Still, I go home and pack and try to gather the research materials that an organized person would have been assembling for weeks. On top of it, I have the Clue Game to concoct. I have never written about the Clue Game, because it goes against the image I cultivate as a bitter and cynical man living on bile and bourbon. But whenever I go out of town, I leave behind a scavenger hunt of envelopes containing clues and prizes to occupy my boys until I return. They love it, and I'd explain how it works in detail—each clue is a puzzle or riddle leading to the location of the next—except I'm certain nobody else in the world would bother doing it. Even I forgot, until Friday morning, when my wife mentioned the youngest had asked about the Clue Game, and I leapt into action.
So I'm packing, I'm writing rebuses and coded messages in purple ink and hiding envelopes underneath carpets. Meanwhile, the weather in Boston—monitored through the miracle of the Web—gets worse and worse. I go to bed anxious, hopeful and resigned.
Now it's Saturday, 4:30 a.m. With the distant storm in full cry, I'm just steeling myself to a day at the airport, slouched uncomfortably in a plastic chair, when I make an uncharacteristically bold decision. Don't wait for them to cancel the flight. Don't go. Don't try. Call now before everybody else wakes up and shuts down the system. So I phone American—the automatic voice tells me I have to wait four minutes—and shift the flight to Sunday afternoon.
Happy to have Dad underfoot
And here's the surprising part, the reason I'm boring you with all these travel arrangements. The rest of the day goes wonderfully. The boys, who have their bored-with-dad moments, are delighted that I am so unexpectedly home. They insist on hugs and Monopoly.

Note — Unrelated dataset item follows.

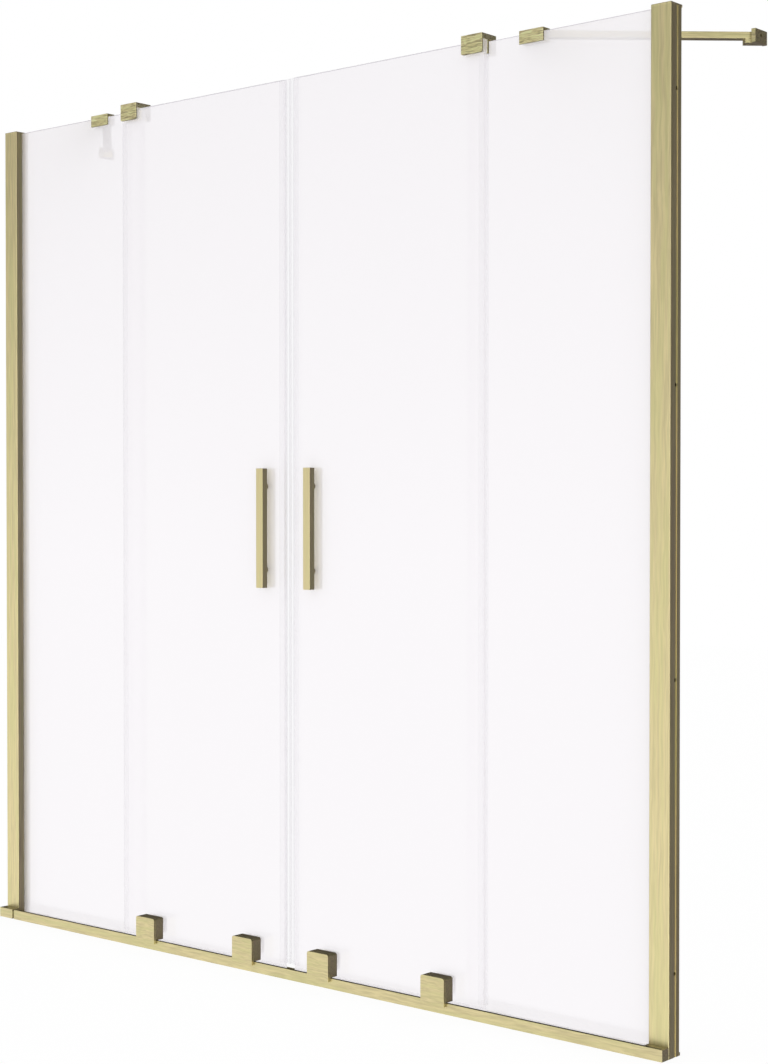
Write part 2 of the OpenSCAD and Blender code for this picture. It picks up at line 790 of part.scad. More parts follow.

The wife—and how shall I say this?—who is, like me, like anyone in the third decade of a close relationship, sometimes not exactly aglow with the wonder of being in proximity to another person, seems truly happy to have me clumping around the house.
Or maybe they are the same and it's me who is different. I still want to go to Boston, with New York to follow. I want to paw through the stacks of the Kennedy Library and marvel at the soaring reading room in the New York Public Library. But I am so happy to be home. It's as if I've never been there before, as if I'm one of those dead people in the movies who comes back to wander among the living. The boys insist on starting the Clue Game, though I haven't left, and when I point out the envelope resting on the sideboard, marked "Begin," the youngest one seems about to vibrate himself apart with excitement. I've been making those damn games for four years, and this is the first time I ever got to see the boys do one—I'm usually gone—and it makes every minute spent composing riddles and burying pirate chests worth it.

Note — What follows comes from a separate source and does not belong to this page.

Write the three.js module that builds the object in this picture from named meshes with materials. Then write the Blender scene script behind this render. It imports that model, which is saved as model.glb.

Sunday is a repeat. We finish Monopoly, make french toast. It's still snowing in Boston. American kindly cancels my flight before I even consider going to the airport. I phone—now the wait is 23 minutes—and reschedule.

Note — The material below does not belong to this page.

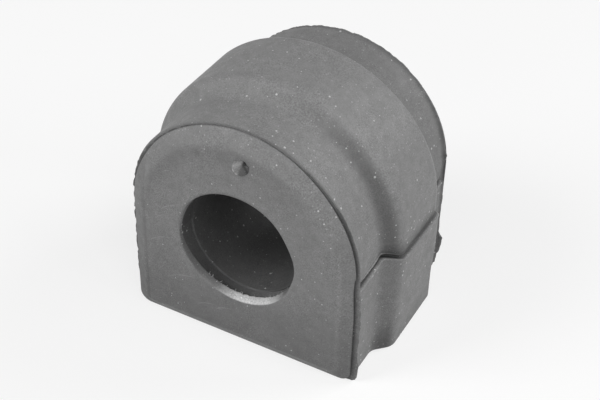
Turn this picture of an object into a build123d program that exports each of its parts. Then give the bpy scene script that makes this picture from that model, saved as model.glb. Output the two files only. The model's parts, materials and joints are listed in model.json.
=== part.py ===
from build123d import *
from math import radians, tan
import os

# Stabiliser bar bush: one moulding of solid rubber, D-shaped in section.
# +Z is up, the bore lies along Y, and the origin is the centre of the flat base.
# All sizes are millimetres.

# Outline seen from above: two narrower ends and a raised band between them that the clamp holds.
RIM_SPACING = 41.8            # between the parting planes at the two ends
END_WIDTH = 49.8
BAND_RISE = 3.3               # how far the band stands proud of the ends, all round the D
BAND_FRONT = 12.3             # from the front rim to half way up the sloping step
BAND_REAR = 30.2              # from the front rim to half way down the steep step
FRONT_SLOPE = 45.0            # degrees, the sloping step against the bore's direction
REAR_SLOPE = 80.0             # degrees, the steep step against the bore's direction
FRONT_STEP_RADIUS = 3.0
REAR_STEP_RADIUS = 0.9

# D section: a half circle on straight sides.
ARCH_CENTRE_HEIGHT = 27.1
BASE_EDGE_RADIUS = 0.7

# End faces, each proud of its rim behind a wide bevel.
FACE_RISE = 2.1
BEVEL_WIDTH = 3.3
RIM_CORNER_RADIUS = 2.5       # lower corners of the D where the bevel starts
FACE_CORNER_RADIUS = 1.6      # lower corners of the flat face
BEVEL_CREST_RADIUS = 2.5      # softens the edge between the face and its bevel

# Bore for a round bar, with a wider land and a chamfered lip at each mouth.
BORE_DIAMETER = 25.0
BORE_HEIGHT = 25.2            # of its axis, above the base
LAND_DIAMETER = 25.5
LAND_DEPTH = 4.2              # from the face to the step between land and bore
LIP_DIAMETER = 26.0           # at the face
LIP_DEPTH = 1.5

# Flash left by the mould at both rims and along both sides.
RIM_FLASH_THICKNESS = 0.35
RIM_FLASH_ON_ARCH = 0.35      # how far it stands out round the arch
RIM_FLASH_ON_RIGHT = 1.3      # how far it stands out beside the base
RIM_FLASH_ON_LEFT = 0.5
RIM_FLASH_FLARE_TOP = 19.0    # height above the base at which the side flash starts to narrow
PARTING_HEIGHT = 24.0         # of the side parting line, above the base
PARTING_END_GAP = 1.4         # the line stops this far short of each rim
SEAM_RIDGE_HEIGHT = 0.5
SEAM_RIDGE_PROUD = 0.25
SEAM_GROOVE_HEIGHT = 0.9      # the groove lies right above the ridge
SEAM_GROOVE_DEPTH = 0.4

# Stub of the moulding gate on the front face.
GATE_X = 1.3
GATE_BELOW_CREST = 2.7        # from the top of the flat face down to the stub's centre
GATE_BASE_DIAMETER = 3.4
GATE_TOP_DIAMETER = 2.0
GATE_LENGTH = 1.3

FRONT_RIM = -RIM_SPACING / 2
REAR_RIM = RIM_SPACING / 2
HALF_END = END_WIDTH / 2
HALF_BAND = HALF_END + BAND_RISE


def plan_side():
    """The right-hand edge of the bush seen from above, with both steps of the band."""
    front_middle = FRONT_RIM + BAND_FRONT
    rear_middle = FRONT_RIM + BAND_REAR
    front_half_run = BAND_RISE / 2 / tan(radians(FRONT_SLOPE))
    rear_half_run = BAND_RISE / 2 / tan(radians(REAR_SLOPE))
    return FilletPolyline(
        (HALF_END, FRONT_RIM),
        (HALF_END, front_middle - front_half_run),
        (HALF_BAND, front_middle + front_half_run),
        (HALF_BAND, rear_middle - rear_half_run),
        (HALF_END, rear_middle + rear_half_run),
        (HALF_END, REAR_RIM),
        radius=[FRONT_STEP_RADIUS, FRONT_STEP_RADIUS, REAR_STEP_RADIUS, REAR_STEP_RADIUS],
    )


def plan_face():
    """The whole outline seen from above."""
    right = plan_side()
    left = mirror(right, Plane.YZ)
    front = Line(left @ 0, right @ 0)
    rear = Line(left @ 1, right @ 1)
    return make_face([*right.edges(), *left.edges(), front, rear])


def half_plan_face():
    """The right half of that outline, closed along the middle plane."""
    right = plan_side()
    front = Line((0, FRONT_RIM), right @ 0)
    rear = Line(right @ 1, (0, REAR_RIM))
    middle = Line((0, REAR_RIM), (0, FRONT_RIM))
    return make_face([*right.edges(), front, rear, middle])


def stepped_body():
    """The D-shaped body: the outline turned over the arch and drawn straight down the sides."""
    at_arch_centre = Pos(0, 0, ARCH_CENTRE_HEIGHT)
    arch_axis = Axis((0, 0, ARCH_CENTRE_HEIGHT), (0, 1, 0))
    arch = revolve(at_arch_centre * half_plan_face(), arch_axis, -180)
    legs = extrude(plan_face(), ARCH_CENTRE_HEIGHT)
    base_edges = legs.edges().group_by(Axis.Z)[0]
    side_edges = base_edges.filter_by(lambda edge: abs(edge.center().X) > HALF_END / 2)
    return arch + fillet(side_edges, BASE_EDGE_RADIUS)


def d_face(half_width, bottom, corner_radius, y):
    """A D section at the given y, with its arch about the body's arch centre."""
    # Sketched with X to the right and the sketch's Y up.
    arch = CenterArc((0, ARCH_CENTRE_HEIGHT), half_width, 0, 180)
    legs = FilletPolyline(
        (half_width, ARCH_CENTRE_HEIGHT),
        (half_width, bottom),
        (-half_width, bottom),
        (-half_width, ARCH_CENTRE_HEIGHT),
        radius=corner_radius,
    )
    section = make_face([arch, *legs.edges()])
    return Plane((0, y, 0), x_dir=(1, 0, 0), z_dir=(0, -1, 0)) * section


def front_end_cap():
    """The proud front face with its bevel, from the rim outward."""
    rim = d_face(HALF_END, 0, RIM_CORNER_RADIUS, FRONT_RIM)
    face_half_width = HALF_END - BEVEL_WIDTH
    face = d_face(face_half_width, BEVEL_WIDTH, FACE_CORNER_RADIUS, FRONT_RIM - FACE_RISE)
    cap = loft([rim, face], ruled=True)
    crest = cap.faces().sort_by(Axis.Y)[0].edges()
    return fillet(crest, BEVEL_CREST_RADIUS)


def front_rim_flash():
    """The thin fin squeezed out where the mould's end plate met its sides."""
    arch_radius = HALF_END + RIM_FLASH_ON_ARCH
    right_foot = HALF_END + RIM_FLASH_ON_RIGHT
    left_foot = -HALF_END - RIM_FLASH_ON_LEFT
    arch = CenterArc((0, ARCH_CENTRE_HEIGHT), arch_radius, 0, 180)
    skirt = Polyline(
        (arch_radius, ARCH_CENTRE_HEIGHT),
        (right_foot, RIM_FLASH_FLARE_TOP),
        (right_foot, 0),
        (left_foot, 0),
        (left_foot, RIM_FLASH_FLARE_TOP),
        (-arch_radius, ARCH_CENTRE_HEIGHT),
    )
    section = make_face([arch, *skirt.edges()])
    lower_corners = section.vertices().group_by(Axis.Y)[0]
    section = fillet(lower_corners, RIM_CORNER_RADIUS)
    at_front_rim = Plane((0, FRONT_RIM, 0), x_dir=(1, 0, 0), z_dir=(0, -1, 0))
    return extrude(at_front_rim * section, RIM_FLASH_THICKNESS / 2, both=True)


def bar_bore():
    """The round space for the bar, with its land and lip at each mouth."""
    middle_to_face = RIM_SPACING / 2 + FACE_RISE
    middle_to_land = middle_to_face - LAND_DEPTH
    half_section = make_face(
        Polyline(
            (0, 0),
            (BORE_DIAMETER / 2, 0),
            (BORE_DIAMETER / 2, middle_to_land),
            (LAND_DIAMETER / 2, middle_to_land),
            (LAND_DIAMETER / 2, middle_to_face - LIP_DEPTH),
            (LIP_DIAMETER / 2, middle_to_face),
            (0, middle_to_face),
            close=True,
        )
    )
    rear_half = revolve(half_section, Axis.Y)
    return Pos(0, 0, BORE_HEIGHT) * (rear_half + mirror(rear_half, Plane.XZ))


def seam_band(stand_out, low, high):
    """A layer of the plan outline moved out by stand_out, between two heights, clear of the rims."""
    layer = extrude(offset(plan_face(), stand_out, kind=Kind.INTERSECTION), high - low)
    length = RIM_SPACING - 2 * PARTING_END_GAP
    return Pos(0, 0, low) * (layer & Box(2 * END_WIDTH, length, 2 * (high - low)))


def seam_groove():
    """The shallow groove that the parting line leaves on both sides, as the space to cut."""
    low = PARTING_HEIGHT
    high = PARTING_HEIGHT + SEAM_GROOVE_HEIGHT
    return seam_band(SEAM_GROOVE_DEPTH, low, high) - seam_band(-SEAM_GROOVE_DEPTH, low, high)


def gate_stub():
    """The torn-off stub of rubber where the mould was filled."""
    face_top = ARCH_CENTRE_HEIGHT + HALF_END - BEVEL_WIDTH
    centre = (GATE_X, FRONT_RIM - FACE_RISE, face_top - GATE_BELOW_CREST)
    face_plane = Plane(centre, z_dir=(0, -1, 0))
    foot = Circle(GATE_BASE_DIAMETER / 2)
    top = Pos(0, 0, GATE_LENGTH) * Circle(GATE_TOP_DIAMETER / 2)
    return face_plane * loft([foot, top], ruled=True)


def bush_body():
    """The whole moulding."""
    front_end = front_end_cap() + front_rim_flash()
    rear_end = mirror(front_end, Plane.XZ)
    seam_ridge = seam_band(SEAM_RIDGE_PROUD, PARTING_HEIGHT - SEAM_RIDGE_HEIGHT, PARTING_HEIGHT)
    outside = stepped_body() - seam_groove() + seam_ridge + front_end + rear_end + gate_stub()
    return outside - bar_bore()


os.makedirs("parts", exist_ok=True)
body = bush_body()
body.label = "bush_body"
export_step(body, "parts/bush_body.step")
print("solids", len(body.solids()), "volume", round(body.volume), body.bounding_box())
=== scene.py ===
import json
import math
import bpy
import numpy as np
from mathutils import Matrix, Vector


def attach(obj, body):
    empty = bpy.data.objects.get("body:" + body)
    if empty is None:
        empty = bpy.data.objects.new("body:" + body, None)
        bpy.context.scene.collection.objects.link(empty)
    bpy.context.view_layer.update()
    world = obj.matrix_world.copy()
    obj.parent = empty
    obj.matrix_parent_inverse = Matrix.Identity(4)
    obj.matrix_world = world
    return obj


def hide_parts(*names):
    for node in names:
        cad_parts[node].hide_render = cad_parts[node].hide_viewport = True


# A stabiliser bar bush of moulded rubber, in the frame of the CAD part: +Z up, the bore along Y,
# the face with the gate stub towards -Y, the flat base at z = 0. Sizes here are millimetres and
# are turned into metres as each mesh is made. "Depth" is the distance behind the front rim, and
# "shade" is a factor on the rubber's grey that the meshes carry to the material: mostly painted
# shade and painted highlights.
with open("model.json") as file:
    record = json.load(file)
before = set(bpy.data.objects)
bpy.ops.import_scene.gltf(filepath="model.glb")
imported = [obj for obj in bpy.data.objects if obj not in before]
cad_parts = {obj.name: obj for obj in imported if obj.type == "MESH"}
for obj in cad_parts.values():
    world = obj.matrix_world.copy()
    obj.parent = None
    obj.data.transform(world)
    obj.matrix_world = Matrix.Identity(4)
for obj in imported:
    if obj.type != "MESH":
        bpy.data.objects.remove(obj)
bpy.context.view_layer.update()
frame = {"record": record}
MM = 0.001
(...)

About dusk Sunday I walk over to the Northbrook Public Library, in my back yard, to return a book that's a few weeks overdue. Coming home—and I wish I were a good enough writer to convey this properly—walking back through the chill evening. Carrying the stack of books I of course had to check out while I was there. Softly singing Leonard Cohen's "Hallelujah" to myself. Catching sight of the lighted windows of the house through the fir trees. It's one of those inexplicably joyful moments that live in memory. I stop, marveling, and remember what Ruth Elias once said in a speech. Elias wrote an excruciating book about surviving Auschwitz. I heard her five years ago, so can't quote her, directly, but she ended her speech by saying something like this:
I have this dream. I dream I am walking up to my family's home in Czechoslovakia. The windows are all lit up, and I know that everybody is well, and there, home, waiting for me. And then I awaken, and it's so sweet, because they were all there, clearly, and so sad, because it was only a dream. And that is what I'd like to tell you today—if you are lucky enough to be going home later, and the lights of your house are bright, and your family is all there, waiting, you should stop and savor it as the precious gift it is, because someday it too will be just a dream.It was sort of like that.